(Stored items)
^^^^

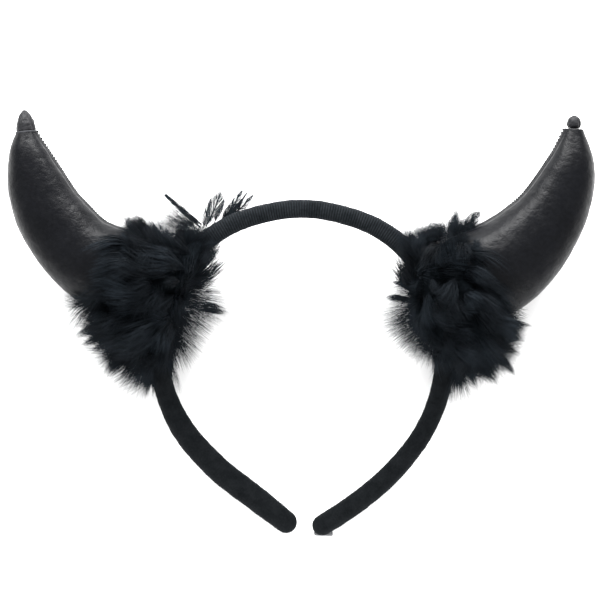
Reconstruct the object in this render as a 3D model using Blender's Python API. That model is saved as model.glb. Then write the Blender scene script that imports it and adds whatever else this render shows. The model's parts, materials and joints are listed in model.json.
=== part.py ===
"""A devil horns headband at its real size, lying on its back on a flat surface.

A padded cloth hoop carries two stuffed horns. Each horn has a small stitched cap on its tip and a
feather ruff round its foot. The pieces are modelled in the plane of the hoop, x to the right, y to
the crown and z out of the front, and one empty then lays that plane down.
"""

import math
import random
from collections import namedtuple

import bmesh
import bpy
import numpy as np
from mathutils import Matrix, Vector
from mathutils.bvhtree import BVHTree

MM = 0.001
GAP = 0.3 * MM
CURVE_SAMPLES = 500
SMALLEST_EDGE = 0.02 * MM
HOOP_SHARP_ANGLE = 40
HORN_SHARP_ANGLE = 50

# The hoop lies on the squashed undersides of its ruffs and on its leg ends, so its plane leans.
# The shift puts the middle of the whole headband's footprint on the origin.
LEAN = math.radians(8.6)
HOOP_RISE = 18.4 * MM
HOOP_SHIFT_X = 0.5 * MM
HOOP_SHIFT_Y = 1.54 * MM
FLOOR_BLOCK = 400 * MM

# The hoop: its centreline from the crown to each leg end, with its thickness seen from the front.
HoopRow = namedtuple("HoopRow", "x y thick depth")
LEFT_LEG = (
    HoopRow(0.0, 50.1, 8.3, 12.0),
    HoopRow(-26.9, 45.0, 8.5, 12.0),
    HoopRow(-46.1, 33.1, 8.9, 12.0),
    HoopRow(-58.3, 15.5, 9.2, 12.0),
    HoopRow(-64.1, -6.8, 9.2, 12.0),
    HoopRow(-62.6, -28.4, 8.8, 12.0),
    HoopRow(-53.9, -48.8, 10.3, 11.8),
    HoopRow(-38.4, -66.5, 11.0, 11.4),
    HoopRow(-20.7, -80.4, 11.0, 11.0),
    HoopRow(-3.3, -94.0, 9.6, 10.6),
)
RIGHT_LEG = (
    HoopRow(0.0, 50.1, 8.3, 12.0),
    HoopRow(26.5, 44.8, 8.4, 12.0),
    HoopRow(45.0, 33.4, 8.8, 12.0),
    HoopRow(57.6, 16.0, 9.0, 12.0),
    HoopRow(64.2, -6.8, 9.0, 12.0),
    HoopRow(62.7, -29.8, 8.8, 12.0),
    HoopRow(54.8, -50.3, 8.7, 11.8),
    HoopRow(41.0, -68.1, 9.1, 11.4),
    HoopRow(24.3, -82.5, 9.3, 11.0),
    HoopRow(5.3, -94.9, 9.2, 10.6),
)
HOOP_SECTIONS_A_LEG = 32
HOOP_SIDES = 14
HOOP_FULLNESS = 2.3
HEAD_SIDE_FLAT = 0.78
END_ROUND_STEPS = 4
SMALLEST_END = 0.16

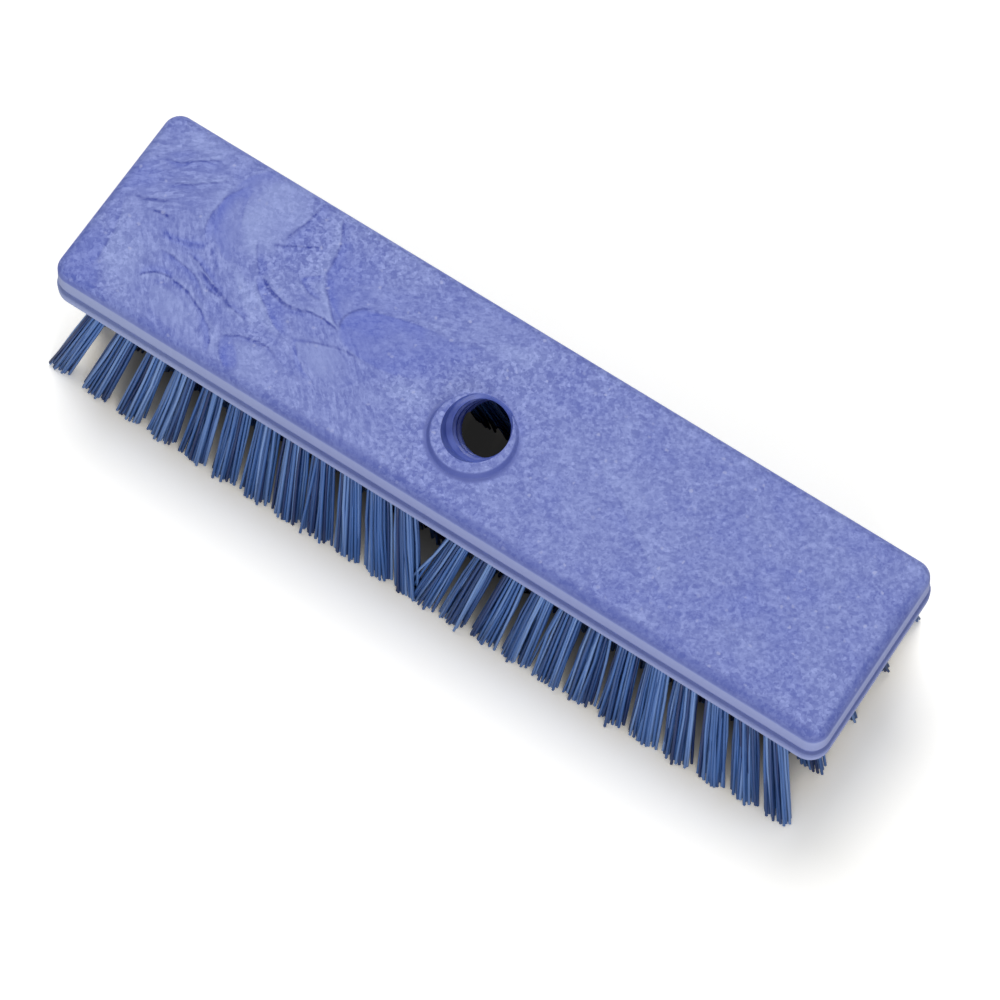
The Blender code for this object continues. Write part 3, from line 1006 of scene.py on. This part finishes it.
@dataclass
class HeadMoulding:
    """The moulded block with its collar, its threaded socket and the holes drilled for the tufts."""

    plan: TuftPlan
    finish: FoamedPolypropylene
    socket_finish: SocketSkinWithPaintedShade
    length: float = 254.0 * MM
    width: float = 62.5 * MM
    thickness: float = 15.0 * MM
    corner_radius: float = 6.0 * MM
    top_round: float = 3.0 * MM
    draft: float = 0.4 * MM
    lip_height: float = 3.8 * MM
    lip_reach: float = 0.6 * MM
    lip_round: float = 0.5 * MM
    groove_height: float = 2.6 * MM
    groove_depth: float = 0.8 * MM
    groove_round: float = 0.3 * MM
    collar_centre_y: float = -7.1 * MM
    collar_height: float = 2.3 * MM
    collar_rim_radius: float = 12.0 * MM
    collar_draft: float = 0.5 * MM
    collar_rim_round: float = 0.5 * MM
    collar_foot_fillet: float = 0.6 * MM
    socket_tilt: float = math.radians(25.0)
    socket_y_at_top: float = -4.1 * MM
    mouth_radius: float = 9.6 * MM
    mouth_depth: float = 3.4 * MM
    # The thread: it runs in below the mouth, and its flanks start at a share of half a pitch.
    thread_minor: float = 8.1 * MM
    thread_depth: float = 1.5 * MM
    thread_pitch: float = 5.08 * MM
    thread_run_in: float = 1.6 * MM
    flank_start: float = 0.3
    flank: float = 0.4
    hole_radius: float = 3.4 * MM
    hole_depth: float = 8.0 * MM
    # How finely the round forms are divided, and how far a cutting form runs past what it cuts.
    lip_steps: int = 3
    groove_steps: int = 2
    top_steps: int = 8
    rim_steps: int = 4
    foot_steps: int = 6
    corner_steps: int = 10
    turned_steps: int = 96
    thread_steps: int = 72
    thread_row: float = 0.3 * MM
    hole_sides: int = 16
    overrun: float = 2.0 * MM
    # A point that is this near to the socket's form and this far below the rim lies on its wall.
    wall_margin: float = 0.15 * MM
    rim_margin: float = 0.2 * MM
    # What counts as the same point or as no area, and the angle from which an edge stays sharp.
    weld: float = 0.004 * MM
    sliver: float = 0.002 * MM
    cut_weld: float = 0.0005 * MM
    crease: float = math.radians(32)

    @property
    def top_z(self) -> float:
        """Height of the flat top."""
        return self.plan.trim + self.thickness

    @property
    def rim_z(self) -> float:
        """Height of the collar's rim."""
        return self.top_z + self.collar_height

    def side_levels(self) -> list[Point]:
        """Draw the side from the underside to the top.

        Returns:
            Its points, each the inset from the lip's outline and the height.
        """
        under, lip_top = self.plan.trim, self.plan.trim + self.lip_height
        groove_top = lip_top + self.groove_height
        floor = self.lip_reach + self.groove_depth
        soft, fine, top = self.lip_round, self.groove_round, self.top_round
        rounds = (
            ((soft, under + soft), soft, 270, 180, self.lip_steps),
            ((soft, lip_top - soft), soft, 180, 90, self.lip_steps),
            ((floor - fine, lip_top + fine), fine, 270, 360, self.groove_steps),
            ((floor - fine, groove_top - fine), fine, 0, 90, self.groove_steps),
            ((self.lip_reach + fine, groove_top + fine), fine, 270, 180, self.groove_steps),
            ((self.lip_reach + self.draft + top, self.top_z - top), top, 180, 90, self.top_steps),
        )
        return [point for turned in rounds for point in arc(*turned)]

    def outline(self, inset: float) -> list[Point]:
        """Draw the head's outline from above.

        Args:
            inset: How far it is drawn in.

        Returns:
            Its points.
        """
        radius = self.corner_radius - inset
        half_x, half_y = self.length / 2 - self.corner_radius, self.width / 2 - self.corner_radius
        points = []
        for quarter, (x, y) in enumerate(((1, 1), (-1, 1), (-1, -1), (1, -1))):
            start = 90 * quarter
            points += arc((x * half_x, y * half_y), radius, start, start + 90, self.corner_steps)
        return points

    def block(self) -> bpy.types.Object:
        """The plain block with its band, groove and lip."""
        rings = [[(x, y, z) for x, y in self.outline(inset)] for inset, z in self.side_levels()]
        return loft("head_moulding", rings, rising=True)

    def collar(self) -> bpy.types.Object:
        """Make the raised crescent at the socket's mouth, turned about its own axis.

        Returns:
            The closed form.
        """
        foot_radius = self.collar_rim_radius + self.collar_draft
        fillet, soft = self.collar_foot_fillet, self.collar_rim_round
        profile = arc((self.collar_rim_radius - soft, self.collar_height - soft), soft, 90, 0, self.rim_steps)
        profile += arc((foot_radius + fillet, fillet), fillet, 180, 270, self.foot_steps)
        profile.append((foot_radius + fillet, -self.top_round))
        rings = []
        for radius, height in profile:
            turned = arc((0.0, 0.0), radius, 0, 360, self.turned_steps)[:-1]
            rings.append([(x, y + self.collar_centre_y, self.top_z + height) for x, y in turned])
        return loft("collar_form", rings, rising=False)

    def axis_y(self, height: float) -> float:
        """Where the socket's axis is across the head, at a height."""
        return self.socket_y_at_top - (height - self.top_z) * math.tan(self.socket_tilt)

    def socket_radius(self, depth: float, turn: float) -> float:
        """The socket's radius at a depth below the rim, along its axis.

        Args:
            depth: Distance below the rim.
            turn: Share of a full turn round the axis.

        Returns:
            The plain mouth's radius, or that of the handle's thread further in.
        """
        phase = (depth / self.thread_pitch + turn) % 1.0
        crest = abs(2 * phase - 1)
        cut = min(max((crest - self.flank_start) / self.flank, 0.0), 1.0)
        thread = self.thread_minor + self.thread_depth * cut * cut * (3 - 2 * cut)
        run_in = min(max((depth - self.mouth_depth) / self.thread_run_in, 0.0), 1.0)
        return self.mouth_radius + (thread - self.mouth_radius) * run_in

    def in_socket(self, point: Vector) -> bool:
        """Find whether a point of the head's surface lies on the socket's wall.

        Args:
            point: The point.

        Returns:
            Whether it does.
        """
        off_y = (point.y - self.axis_y(point.z)) * math.cos(self.socket_tilt)
        near = math.hypot(point.x, off_y) < self.mouth_radius + self.wall_margin
        return near and point.z < self.rim_z - self.rim_margin

    def socket(self) -> bpy.types.Object:
        """Make the space inside the socket, which leans with the handle.

        Returns:
            The closed form, which runs out past both ends.
        """
        mouth = Matrix.Translation((0.0, self.axis_y(self.rim_z), self.rim_z))
        place = mouth @ Matrix.Rotation(self.socket_tilt, 4, "X")
        above = self.mouth_radius * math.tan(self.socket_tilt) + self.overrun
        below = (self.thickness + self.collar_height) / math.cos(self.socket_tilt) + above + self.overrun
        rows = int((above + below) / self.thread_row)
        rings = []
        for row in range(rows + 1):
            depth = -above + (above + below) * row / rows
            ring = []
            for at in range(self.thread_steps):
                turn = at / self.thread_steps
                angle, radius = 2 * math.pi * turn, self.socket_radius(depth, turn)
                ring.append(place @ Vector((radius * math.cos(angle), radius * math.sin(angle), -depth)))
            rings.append(ring)
        return loft("socket_form", rings, rising=False)

    def tuft_holes(self) -> bpy.types.Object:
        """Make the drilled holes of all tufts, each along its own tuft.

        Returns:
            The closed forms as one object.
        """
        bm = bmesh.new()
        for tuft in self.plan.all_tufts():
            lean = (tuft.root - tuft.tip).normalized()
            start, end = tuft.root - lean * self.overrun, tuft.root + lean * self.hole_depth
            turn = Vector((0.0, 0.0, 1.0)).rotation_difference(lean).to_matrix().to_4x4()
            bmesh.ops.create_cone(
                bm, cap_ends=True, segments=self.hole_sides, radius1=self.hole_radius,
                radius2=self.hole_radius, depth=(end - start).length,
                matrix=Matrix.Translation((start + end) / 2) @ turn)
        return mesh_object("tuft_hole_forms", bm)

    def build(self) -> None:
        """Make the head, dress it and tie it to the model."""
        head = self.block()
        carve(head, self.collar(), "UNION")
        carve(head, self.socket(), "DIFFERENCE")
        carve(head, self.tuft_holes(), "DIFFERENCE")
        self.part(head)
        self.smooth(head)
        self.dress(head)
        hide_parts("head")
        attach(head, "root")
        LOG.info("%s: %d faces", head.name, len(head.data.polygons))

    def part(self, item: bpy.types.Object) -> None:
        """Draw an edge round the head at each end of a stretch of the finish.

        Args:
            item: The head.
        """
        bm = bmesh.new()
        bm.from_mesh(item.data)
        for cut in self.finish.cuts:
            bmesh.ops.bisect_plane(
                bm, geom=bm.verts[:] + bm.edges[:] + bm.faces[:], dist=self.cut_weld,
                plane_co=(cut * MM, 0.0, 0.0), plane_no=(1.0, 0.0, 0.0))
        bm.to_mesh(item.data)
        bm.free()

    def smooth(self, item: bpy.types.Object) -> None:
        """Shade the round parts smooth and keep the flats flat.

        Args:
            item: The head.
        """
        bm = bmesh.new()
        bm.from_mesh(item.data)
        bmesh.ops.remove_doubles(bm, verts=bm.verts[:], dist=self.weld)
        bmesh.ops.dissolve_degenerate(bm, edges=bm.edges[:], dist=self.sliver)
        for face in bm.faces:
            face.smooth = True
        for edge in bm.edges:
            edge.smooth = edge.is_manifold and edge.calc_face_angle(0.0) < self.crease
        bm.to_mesh(item.data)
        bm.free()
        weighted = item.modifiers.new("even_shading", "WEIGHTED_NORMAL")
        weighted.keep_sharp = True
        bake_modifiers(item)

    def dress(self, item: bpy.types.Object) -> None:
        """Give each stretch of the head its finish, and the socket its own.

        Args:
            item: The head.
        """
        stretches = self.finish.stretches()
        item.data.materials.clear()
        for finish in (*stretches, self.socket_finish):
            item.data.materials.append(finish.material())
        vertices = item.data.vertices
        for face in item.data.polygons:
            if all(self.in_socket(vertices[at].co) for at in face.vertices):
                face.material_index = len(stretches)
            else:
                face.material_index = sum(face.center.x > cut * MM for cut in self.finish.cuts)


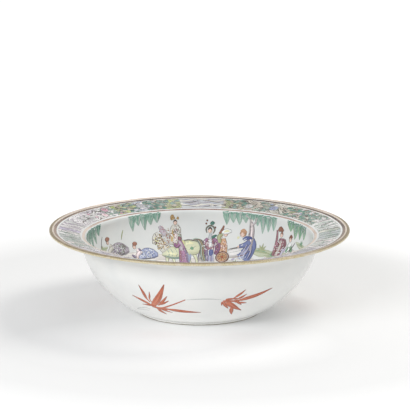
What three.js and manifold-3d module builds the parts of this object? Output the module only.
// A wide-rimmed porcelain basin of the Canton famille rose kind: a thrown and fired body on a turned foot ring,
// with a gilded lip, iron-red lines and raised enamel painting. Millimetres, +Z up; the origin is the centre of the
// circle that the foot stands on. The photographed side, the front, faces -Y.
import * as THREE from "three";
import Module from "manifold-3d";
import { mergeVertices } from "three/addons/utils/BufferGeometryUtils.js";

const wasm = await Module();
wasm.setup();

// Driving dimensions of the ceramic
const rimDiameter = 370;
const overallHeight = 105;
const rimWidth = 44;
const flangeRise = 10.4;
const flangeThickness = 4.6;
const lipThickness = 3.6;
const wallThickness = 5;
const wallSetback = 1.6;
// The share of the wall, from the foot up, over which it thins from the floor's thickness to its own
const wallThinsOver = 0.35;
const floorThickness = 5.5;
const footDiameter = 152;
const footHeight = 3.5;
const footRingWidth = 6;
const footRingSeat = 0.3;
const footEase = 0.8;
const underFlangeFillet = 5.5;
// How the outer wall swells: how far each control point of its curve stands off the foot's edge or the mouth
const footSpread = 22;
const footLift = 3;
const bellySpread = 7;
const bellyHeight = 53;

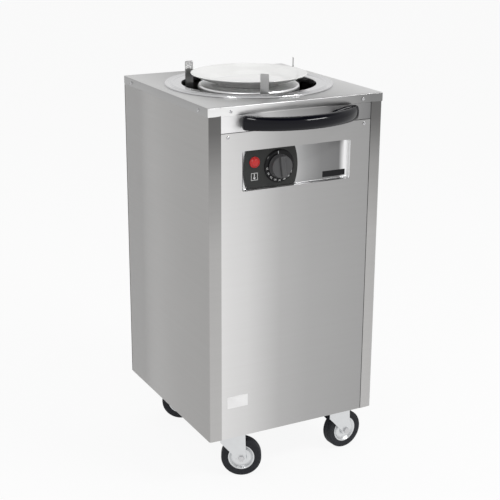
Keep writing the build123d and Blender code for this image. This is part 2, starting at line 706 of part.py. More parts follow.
def guide_brackets():
    """Lugs under the lid that the guides' rods turn in."""
    w = GUIDE_LUG_WIDTH / 2
    x, y = GUIDE_PIVOT_X, GUIDE_PIVOT_Y
    lug = block(x, GUIDE_RISER_RADIUS, y - w, y + w, SHELF_BOTTOM, SHELF_TOP)
    lug += post(w, SHELF_BOTTOM, SHELF_TOP, x, y)
    lug += block(GUIDE_RISER_RADIUS - BRACKET_SHEET, GUIDE_RISER_RADIUS, y - w, y + w,
                 SHELF_BOTTOM, LID_UNDER)
    lug += block(GUIDE_RISER_RADIUS - BRACKET_SHEET, LID_HOLE_RADIUS + BRACKET_FOOT, y - w, y + w,
                 LID_UNDER - BRACKET_SHEET, LID_UNDER)
    lug -= post(GUIDE_ROD_RADIUS + RUNNING_PLAY, SHELF_BOTTOM - SHEET, SHELF_TOP + SHEET, x, y,
                around=True)
    return [Rot(0, 0, angle) * lug for angle in GUIDE_ANGLES.values()]


def plate_guide(angle):
    """Upright blade welded along a rod that turns in the deck and a lug."""
    top = LID_TOP + GUIDE_ABOVE_LID
    low = DECK_TOP + END_FLOAT
    blade = Pos(-GUIDE_WIDTH / 2, 0, (low + top) / 2) * Box(GUIDE_WIDTH, GUIDE_THICK, top - low)
    blade = fillet(blade.faces().sort_by(Axis.Z)[-1].edges().filter_by(Axis.Y), GUIDE_CORNER)
    blade -= block(-NOTCH_WIDTH, GUIDE_THICK, -GUIDE_THICK, GUIDE_THICK,
                   SHELF_BOTTOM - NOTCH_MARGIN, SHELF_TOP + NOTCH_MARGIN)
    guide = blade + post(GUIDE_ROD_RADIUS, low, GUIDE_ROD_TOP)
    guide += post(GUIDE_PIN_RADIUS, DECK_TOP - DECK_SHEET, low)
    return Rot(0, 0, angle) * Pos(GUIDE_PIVOT_X, GUIDE_PIVOT_Y, 0) * Rot(0, 0, 90 - GUIDE_TURN) * guide


def carrier_disc():
    """Spun disc with a turned-down edge that the plates stand on."""
    r, t, edge = CARRIER_RADIUS, CARRIER_SHEET, CARRIER_EDGE
    top = CARRIER_TOP
    return turned([
        (0, top), (r - edge, top), (r, top - edge), (r, top - CARRIER_SKIRT), (r - t, top - CARRIER_SKIRT),
        (r - t, top - edge - t / 2), (r - edge - t / 2, top - t), (0, top - t),
    ], WELL_SIDES)


def carrier_column():
    """Square tube between the disc and the spider."""
    low, high = SPIDER_TOP, CARRIER_TOP - CARRIER_SHEET
    s = COLUMN_SIDE / 2
    w = s - COLUMN_WALL
    return block(-s, s, -s, s, low, high) - block(-w, w, -w, w, low, high)


def carrier_spider():
    """Hub with three ribbed arms that reach out to the rods."""
    spider = post(SPIDER_HUB_RADIUS, SPIDER_BOTTOM, SPIDER_TOP)
    w, rib = ARM_WIDTH / 2, ARM_RIB_THICK / 2
    arm = block(0, ARM_REACH, -w, w, SPIDER_BOTTOM, SPIDER_TOP)
    arm += block(0, ARM_RIB_REACH, -rib, rib, SPIDER_BOTTOM - ARM_RIB_HEIGHT, SPIDER_BOTTOM)
    for angle in ARM_ANGLES:
        spider += Rot(0, 0, angle) * arm
    for angle in ARM_ANGLES:
        turn = Rot(0, 0, angle)
        spider -= turn * post(BUSH_RADIUS, SPIDER_BOTTOM - SHEET, SPIDER_TOP + SHEET, ROD_PITCH_RADIUS)
        spider -= turn * post(HOOK_HOLE, SPIDER_BOTTOM - SHEET, SPIDER_TOP + SHEET, SPRING_PITCH_RADIUS)
    return spider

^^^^

WHAT THE TASK REQUIRES:
From the data above, show each line that contains "this".

THE SOLUTION:
Reconstruct the object in this render as a 3D model using Blender's Python API. That model is saved as model.glb. Then write the Blender scene script that imports it and adds whatever else this render shows. The model's parts, materials and joints are listed in model.json.
The Blender code for this object continues. Write part 3, from line 1006 of scene.py on. This part finishes it.
    # A point that is this near to the socket's form and this far below the rim lies on its wall.
What three.js and manifold-3d module builds the parts of this object? Output the module only.
Keep writing the build123d and Blender code for this image. This is part 2, starting at line 706 of part.py. More parts follow.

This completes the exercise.